Posted: Thu Feb 26, 2026 12:16 pm
by spot
Recent political events tend to confirm rather than alter my position as far as patriotism and electorates are concerned.

The United States and the United Kingdom have, since 1945, inflicted more harm on the societies of the Muslim world than any other external actor. Not exclusively - others have contributed to a trivial extent - but disproportionately, through scale of military and covert intelligence capability and the frequency of its exercise. Iran in 1953, Suez in 1956, decades of client-state management across the Gulf, Iraq, Afghanistan. The record is not in serious dispute.

What I have always argued is that responsibility for this record lies not with rogue governments or unaccountable intelligence agencies, but with the electorates that sustained them. These are allegedly democracies, after all. Governments were elected and re-elected, and rarely punished for what they did abroad. When they were punished - as Blair was eventually punished in reputation if not at the ballot box - it was much too late and far too little.

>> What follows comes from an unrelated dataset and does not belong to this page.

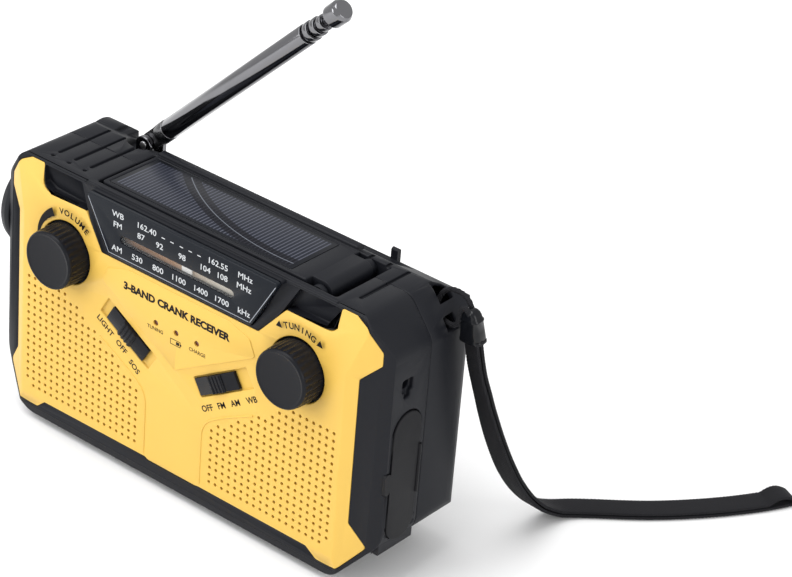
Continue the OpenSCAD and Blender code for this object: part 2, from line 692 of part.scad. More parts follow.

The mechanism is not indifference. French electorates, by contrast, were indifferent to what their governments did in Africa. American and British electorates were not indifferent. American and British electorates cheered. American and British electorates waved flags. American and British electorates tied yellow ribbons and stuck poppies on their lapels and thanked people for their service. The patriotic culture of both nations did not merely permit foreign intervention - it celebrated it, legitimised it, made opposition to it politically costly. To oppose the Iraq war in 2003 was to be unpatriotic. A million opponents marched in London; the electorate returned Blair two years later.

This is what I accused then and accuse now. Not Americans. Not the British. The electorates - the collective democratic act of endorsing, rewarding, and never meaningfully restraining governments that were killing people abroad without accountability, from a position of overwhelming military supremacy.

My position throughout was that the US and UK should not merely lose in Iraq and Afghanistan but be seen to lose, visibly and unmistakably, to deter future adventures. Both were finally seen to lose. No government in either country has since dared put troops on foreign soil.

The deterrence worked at least on the politicians but it did not work on the electorates. The same patriotic reflex that cheered troops onto transport aircraft is now cheering tariffs, cheering migrant hostility, cheering strongman posturing under Trump, and will shortly cheer the dismantling of British institutional life under Reform. The target changes, the reflex does not. These electorates never developed the civic capacity to scrutinise what they endorse, because for decades the consequences fell on other people in other countries. Now the consequences are falling at home. These same electorates are equally incapable of evaluating what they are cheering for.

This is scarcely a satisfying state of affairs but I don't find it surprising.